There is another interesting bit here. Andrew Yaffe, the white man in the video who says he is there to meet the men, arrived at least forty-five minutes after the incident began according to this statement:

"The incident occurred around 4:30 p.m., DePino told Billy Penn. At the time she tweeted her video (5:12 p.m.), she said, the men were being put into a patrol car.

According to DePino’s original tweet, the men hadn’t yet ordered anything because they were waiting for a friend, who arrived just as they were being led away."

Why is this person the two men supposedly meeting arriving more than 45 minutes after these two men sat down?

We do not yet know the names of the two men which I also find odd as this is something that usually comes out quickly. Are the two men really realtors and did they really know this Yaffe guy and, if they did, why didn't he arrive until after they were arrested?

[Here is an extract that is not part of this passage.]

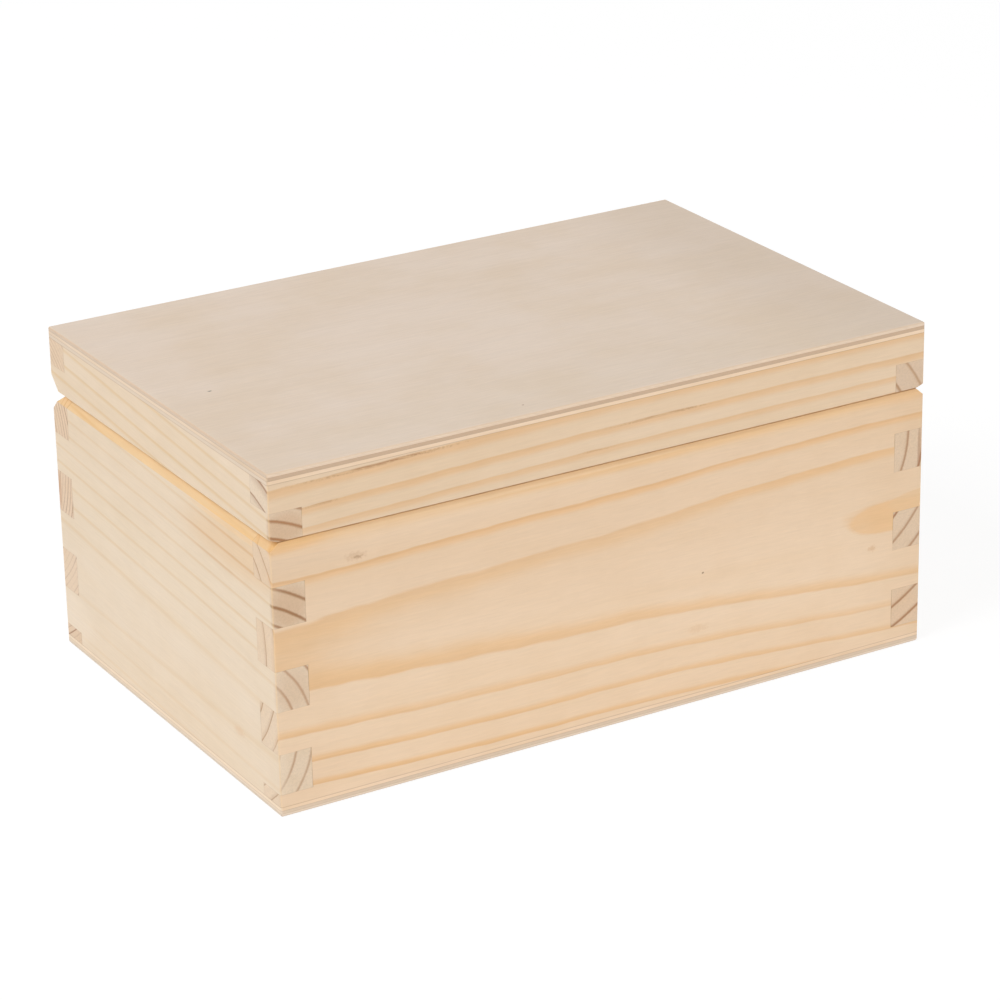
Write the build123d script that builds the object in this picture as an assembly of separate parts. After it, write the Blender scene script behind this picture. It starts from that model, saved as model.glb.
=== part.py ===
from build123d import *
import math
import os

# A pine case with finger-jointed corners and a hinged lid.
# Lengths are in millimetres. The origin is the middle of the underside. X runs along the front,
# Y runs from the front to the hinged back, and Z is up. The lid is closed.

# Case and lid
case_length = 300.0
case_depth = 193.0
wall_height = 109.4
rail_height = 23.5
board_thickness = 14.0
arris = 0.8                  # sanded radius on the corners and the lid's top edges
base_arris = 1.0             # radius under the base panel

# Three-ply panels
base_veneer = 1.4
base_core = 1.3
lid_veneer = 1.5
lid_core = 1.4

# Finger joints, counted down from the top of each wall
front_finger = 17.8
side_finger = 16.9
lid_front_finger = 11.5
least_finger = 3.0           # a shorter end piece is left to the finger above it

# Grooves along the seam between case and lid
side_groove_reach = 4.0
side_groove_drop = 3.5       # into the case
side_groove_rise = 1.5       # into the lid
rear_bevel = 8.0             # 45 degrees on case and lid, for the lid to lean back on
front_seam_arris = 0.3

# Hinges
hinge_length = 25.0
hinge_from_end = 55.0        # case end to the middle of a hinge
leaf_thickness = 0.8
leaf_setback = 0.3           # leaf's long edge behind the inner face of the wall
pin_radius = 0.7
pin_head_radius = 1.1
pin_head_thickness = 0.4
pin_clearance = 0.05         # running fit in the lid leaf
knuckle_count = 5
knuckle_gap = 0.15
barrel_clearance = 0.3       # barrel to the bevels and to the other leaf
mortise_clearance = 0.1

# Hinge screws
screw_spacing = 15.0
screw_length = 9.0           # under the head
screw_point = 2.0
screw_radius = 0.8
screw_head_radius = 1.6
recess_span = 2.0            # cross recess in the head
recess_width = 0.4
recess_depth = 0.4

# Sizes worked out from those above
base_top = 2 * base_veneer + base_core
seam_z = base_top + wall_height
rail_top = seam_z + rail_height
case_top = rail_top + 2 * lid_veneer + lid_core
inner_back_y = case_depth / 2 - board_thickness
bevel_tip_y = case_depth / 2 - rear_bevel
barrel_radius = pin_radius + leaf_thickness
axis_y = bevel_tip_y + math.sqrt(2) * (barrel_radius + barrel_clearance)
screw_y = (inner_back_y + bevel_tip_y) / 2
overrun = 1.0                # how far a cutter runs past the wood


def block(x_low, x_high, y_low, y_high, z_low, z_high):
    """A rectangular block between two corners."""
    middle = Pos((x_low + x_high) / 2, (y_low + y_high) / 2, (z_low + z_high) / 2)
    return middle * Box(x_high - x_low, y_high - y_low, z_high - z_low)


def seam_cutter(face, run, reach, rise, drop):
    """A V along the seam of the right-hand side, its tip set `reach` inside that face."""
    grow = (reach + overrun) / reach
    tip = (face - reach, seam_z)
    upper = (face + overrun, seam_z + rise * grow)
    lower = (face + overrun, seam_z - drop * grow)
    section = make_face(Plane.XZ * Polyline(tip, upper, lower, close=True))
    return extrude(section, run / 2 + overrun, both=True)


# The outline that every board and panel is sanded flush to
outline = block(-case_length / 2, case_length / 2, -case_depth / 2, case_depth / 2, 0, case_top)
outline = fillet(outline.edges() - outline.edges().group_by(Axis.Z)[0], arris)
outline = fillet(outline.edges().group_by(Axis.Z)[0], base_arris)

side_cutter = seam_cutter(
    case_length / 2, case_depth, side_groove_reach, side_groove_rise, side_groove_drop
)
rear_cutter = seam_cutter(case_depth / 2, case_length, rear_bevel, rear_bevel, rear_bevel)
front_cutter = seam_cutter(
    case_depth / 2, case_length, front_seam_arris, front_seam_arris, front_seam_arris
)
grooves = [
    side_cutter,
    Rot(0, 0, 180) * side_cutter,
    Rot(0, 0, 90) * rear_cutter,
    Rot(0, 0, -90) * front_cutter,
]


def sanded(piece):
    """The piece flush with the outline, with the grooves along the seam."""
    piece = piece & outline
    for groove in grooves:
        piece = piece - groove
    return piece


def finger_levels(top, bottom, long_board_finger, short_board_finger):
    """Heights of the short boards' fingers, from the top down, as (lower, upper)."""
    levels = []
    upper = top - long_board_finger
    while upper - bottom > least_finger:
        lower = upper - short_board_finger
        if lower - bottom < least_finger:
            lower = bottom
        levels.append((lower, upper))
        upper = lower - long_board_finger
    return levels


def corner_block(x_side, y_side, lower, upper):
    """One finger: the square corner post between two heights."""
    x = x_side * (case_length - board_thickness) / 2
    y = y_side * (case_depth - board_thickness) / 2
    height = upper - lower
    return Pos(x, y, (lower + upper) / 2) * Box(board_thickness, board_thickness, height)


def long_board(y_side, low, high, levels):
    """A front or back board, with a socket for each finger of the short boards."""
    y = y_side * (case_depth - board_thickness) / 2
    board = Pos(0, y, (low + high) / 2) * Box(case_length, board_thickness, high - low)
    for x_side in (-1, 1):
        for lower, upper in levels:
            board = board - corner_block(x_side, y_side, lower, upper)
    return sanded(board)


def short_board(x_side, low, high, levels):
    """A left or right board, with its fingers at both ends."""
    x = x_side * (case_length - board_thickness) / 2
    span = case_depth - 2 * board_thickness
    board = Pos(x, 0, (low + high) / 2) * Box(board_thickness, span, high - low)
    for y_side in (-1, 1):
        for lower, upper in levels:
            board = board + corner_block(x_side, y_side, lower, upper)
    return sanded(board)


def ply(low, thickness):
    """One layer of a panel, as large as the case."""
    return sanded(Pos(0, 0, low + thickness / 2) * Box(case_length, case_depth, thickness))


def screw_blank(x, into):
    """A countersunk screw flush with the seam, before its recess is struck. It is also the cutter
    for its own hole. `into` is -1 down into the case and 1 up into the lid."""
    tip_z = -leaf_thickness - screw_length
    profile = Polyline(
        (0, 0),
        (screw_head_radius, 0),
        (screw_radius, -leaf_thickness),
        (screw_radius, tip_z + screw_point),
        (0, tip_z),
        close=True,
    )
    body = revolve(make_face(Plane.XZ * profile), Axis.Z)
    if into > 0:
        body = Rot(180, 0, 0) * body
    return Pos(x, screw_y, seam_z) * body


def screw(x, into):
    """The finished screw, with a cross recess in its head."""
    body = screw_blank(x, into)
    for turn in (0, 90):
        slot = Rot(0, 0, turn) * Box(recess_span, recess_width, 2 * recess_depth)
        body = body - Pos(x, screw_y, seam_z) * slot
    return body


def rod(x, radius, length):
    """A round bar on the hinge axis, its middle at x."""
    return Pos(x, axis_y, seam_z) * Rot(0, 90, 0) * Cylinder(radius, length)


def hinge_leaf(x, into, bore_radius, screw_places):
    """A leaf with its knuckles. The case leaf (into -1) has the first, third and fifth knuckle."""
    first_x = x - hinge_length / 2
    far_z = seam_z + into * leaf_thickness
    z_low = min(seam_z, far_z)
    z_high = max(seam_z, far_z)
    edge_y = inner_back_y + leaf_setback
    leaf = block(first_x, first_x + hinge_length, edge_y, axis_y, z_low, z_high)
    leaf = leaf + rod(x, barrel_radius, hinge_length)
    pitch = hinge_length / knuckle_count
    room = barrel_radius + barrel_clearance
    for place in range(knuckle_count):
        own = (place % 2 == 0) == (into < 0)
        if not own:
            low_x = first_x + place * pitch - knuckle_gap / 2
            high_x = low_x + pitch + knuckle_gap
            gap = block(low_x, high_x, axis_y - room, axis_y + room, seam_z - room, seam_z + room)
            leaf = leaf - gap
    leaf = leaf - rod(x, bore_radius, hinge_length + 2 * overrun)
    for place in screw_places:
        leaf = leaf - screw_blank(place, into)
    return leaf


def hinge_pin(x):
    """A pin as long as the barrel, with a small head at each end."""
    pin = rod(x, pin_radius, hinge_length)
    for end in (-1, 1):
        head_x = x + end * (hinge_length + pin_head_thickness) / 2
        pin = pin + rod(head_x, pin_head_radius, pin_head_thickness)
    return pin


def mortise(x, into):
    """The shallow recess that a leaf lies in, open to the inside and to the rear bevel."""
    half = hinge_length / 2 + mortise_clearance
    far_z = seam_z + into * leaf_thickness
    z_low = min(seam_z, far_z)
    z_high = max(seam_z, far_z)
    return block(x - half, x + half, inner_back_y - overrun, axis_y, z_low, z_high)


nodes = {}

# Case walls
case_levels = finger_levels(seam_z, base_top, front_finger, side_finger)
nodes["front_board"] = long_board(-1, base_top, seam_z, case_levels)
nodes["back_board"] = long_board(1, base_top, seam_z, case_levels)
nodes["left_board"] = short_board(-1, base_top, seam_z, case_levels)
nodes["right_board"] = short_board(1, base_top, seam_z, case_levels)

# Base panel
nodes["base_lower_veneer"] = ply(0, base_veneer)
nodes["base_core"] = ply(base_veneer, base_core)
nodes["base_upper_veneer"] = ply(base_veneer + base_core, base_veneer)

# Lid rails
lid_levels = finger_levels(rail_top, seam_z, lid_front_finger, rail_height - lid_front_finger)
nodes["lid_front_rail"] = long_board(-1, seam_z, rail_top, lid_levels)
nodes["lid_back_rail"] = long_board(1, seam_z, rail_top, lid_levels)
nodes["lid_left_rail"] = short_board(-1, seam_z, rail_top, lid_levels)
nodes["lid_right_rail"] = short_board(1, seam_z, rail_top, lid_levels)

# Lid panel
nodes["lid_lower_veneer"] = ply(rail_top, lid_veneer)
nodes["lid_core"] = ply(rail_top + lid_veneer, lid_core)
nodes["lid_upper_veneer"] = ply(rail_top + lid_veneer + lid_core, lid_veneer)

# Hinges, each let into the back board and the back rail
hinge_x = case_length / 2 - hinge_from_end
fasteners = {-1: [], 1: []}
for side, x in (("left", -hinge_x), ("right", hinge_x)):
    screw_places = (x - screw_spacing / 2, x + screw_spacing / 2)
    nodes[f"{side}_hinge_pin"] = hinge_pin(x)
    for into, part_name, wood, bore_radius in (
        (-1, "case_leaf", "back_board", pin_radius),
        (1, "lid_leaf", "lid_back_rail", pin_radius + pin_clearance),
    ):
        nodes[f"{side}_hinge_{part_name}"] = hinge_leaf(x, into, bore_radius, screw_places)
        nodes[wood] = nodes[wood] - mortise(x, into)
        for place in screw_places:
            nodes[wood] = nodes[wood] - screw_blank(place, into)
            fasteners[into].append(screw(place, into))
nodes["case_hinge_screws"] = Compound(fasteners[-1])
nodes["lid_hinge_screws"] = Compound(fasteners[1])

os.makedirs("parts", exist_ok=True)
for name, shape in nodes.items():
    export_step(shape, f"parts/{name}.step")
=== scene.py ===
import math

import bpy
from mathutils import Matrix, Vector

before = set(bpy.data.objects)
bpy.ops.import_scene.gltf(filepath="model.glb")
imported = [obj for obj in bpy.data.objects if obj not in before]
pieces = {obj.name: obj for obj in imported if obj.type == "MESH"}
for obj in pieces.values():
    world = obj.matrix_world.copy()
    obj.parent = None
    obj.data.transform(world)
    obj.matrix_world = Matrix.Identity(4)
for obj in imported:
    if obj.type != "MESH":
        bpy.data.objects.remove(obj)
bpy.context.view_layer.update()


# Front board. A flat-sawn pine board, 14 mm thick, with the bark side out, sanded and left bare.
# Its figure is worked out from the rings of the tree that it was sawn from, so the face, the edges
# and the end grain agree. The left and right boards' fingers are glued into its ends.
MM = 0.001
case_half_length = 150 * MM
case_half_depth = 96.5 * MM
board_thickness = 14 * MM
base_top = 4.1 * MM
seam_height = 113.5 * MM
long_finger = 17.8 * MM
short_finger = 16.9 * MM


def tone(red, green, blue):
    """A colour from its 0-255 screen values, as the shaders take it, by the sRGB curve."""
    shares = [value / 255 for value in (red, green, blue)]
    linear = [s / 12.92 if s <= 0.04045 else ((s + 0.055) / 1.055) ** 2.4 for s in shares]
    return (*linear, 1.0)


def shader_node(tree, kind, feeds, **settings):
    """A node with its settings. Each feed is a number, a colour or another node's output."""
    made = tree.nodes.new(kind)
    for setting, value in settings.items():
        setattr(made, setting, value)
    for socket, source in feeds.items():
        if isinstance(source, bpy.types.NodeSocket):
            tree.links.new(source, made.inputs[socket])
        else:
            made.inputs[socket].default_value = source
    return made


def tree_of(*values):
    """The node tree that the outputs among these values belong to."""
    return next(value.id_data for value in values if isinstance(value, bpy.types.NodeSocket))


def maths(operation, *values, clamp=False):
    """One step of arithmetic on numbers, of which at least one is a node's output."""
    tree = tree_of(*values)
    feeds = dict(enumerate(values))
    return shader_node(tree, "ShaderNodeMath", feeds, operation=operation, use_clamp=clamp).outputs[0]


def plus(first, second):
    """Their sum."""
    return maths("ADD", first, second)


def minus(first, second):
    """The first less the second."""
    return maths("SUBTRACT", first, second)


def times(first, second, clamp=False):
    """Their product."""
    return maths("MULTIPLY", first, second, clamp=clamp)


def times_plus(value, factor, extra):
    """The value times a factor, plus something extra."""
    return maths("MULTIPLY_ADD", value, factor, extra)


def size_of(value):
    """The value without its sign."""
    return maths("ABSOLUTE", value)


def vectors(operation, *values):
    """One step of arithmetic on vectors. A scale goes in the fourth socket."""
    feeds = dict(enumerate(values))
    if operation == "SCALE":
        feeds = {0: values[0], 3: values[1]}
    made = shader_node(tree_of(*values), "ShaderNodeVectorMath", feeds, operation=operation)
    return made.outputs["Value" if operation in ("DOT_PRODUCT", "LENGTH") else "Vector"]


def parts_of(vector):
    """A vector's X, Y and Z."""
    return shader_node(tree_of(vector), "ShaderNodeSeparateXYZ", {"Vector": vector}).outputs


def here(tree):
    """Where a point lies in the case, as Object, and which way its surface faces, as Normal."""
    return shader_node(tree, "ShaderNodeTexCoord", {}).outputs


def smooth_step(value, low, high, at_low=0.0, at_high=1.0):
    """A soft change from one level to another as the value goes from low to high."""
    feeds = {"Value": value, "From Min": low, "From Max": high, "To Min": at_low, "To Max": at_high}
    made = shader_node(tree_of(value), "ShaderNodeMapRange", feeds, interpolation_type="SMOOTHSTEP")
    return made.outputs[0]


def blend_colours(share, first, second, way="MIX"):
    """The second colour laid over the first, by share."""
    feeds = {0: share, 6: first, 7: second}
    made = shader_node(tree_of(share), "ShaderNodeMix", feeds, data_type="RGBA", blend_type=way)
    return made.outputs[2]


def toned(colour, share, strength, new_colour):
    """A colour with another laid over it, given by its screen values."""
    return blend_colours(times(share, strength), colour, tone(*new_colour))


def stained(colour, share, strength, stain):
    """A colour darkened by a stain, which multiplies its red, green and blue."""
    return blend_colours(times(share, strength), colour, (*stain, 1.0), "MULTIPLY")


def cloud(place, scale, detail, seed):
    """Soft noise from 0 to 1 at a place in the wood. Its scale is in clouds to a metre."""
    feeds = {"Vector": place, "W": seed, "Scale": scale, "Detail": detail, "Roughness": 0.55}
    return shader_node(tree_of(place), "ShaderNodeTexNoise", feeds, noise_dimensions="4D").outputs[0]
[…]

I am curious to find out this information.

Pat Brown said...

Another thing I find odd is that this Yaffe guy and the two black guys do not really seem to know each other. He doesn't call out their names nor do they call out his. In fact, there is no interaction between them at all which I find weird because if I were meeting someone and the police interfered with the meeting, I would be at least say something to the person or persons I was meeting and not ignore them and just talk to the police. If I were so late that the guys I was meeting got arrested, I would be apologizing to them. Almost seems like Yaffe was just standing up for them because he was there when it was just happening. I dunno, I really am curious to find out who these guys are who are supposedly meeting with Yaffe to discuss business opportunities.

Pat Brown said...

"When the Police arrived, they were informed by the manager the pair were TRESPASSING. The two were then asked for ID (a LAWFUL command by Police when conducting an investigation) which they REPEATEDLY refused to provide, then and ONLY then (after at least SEVEN minutes of them refusing to produce ID) did the Police opt to take them into custody to CONTINUE conducting the original TRESPASSING investigation."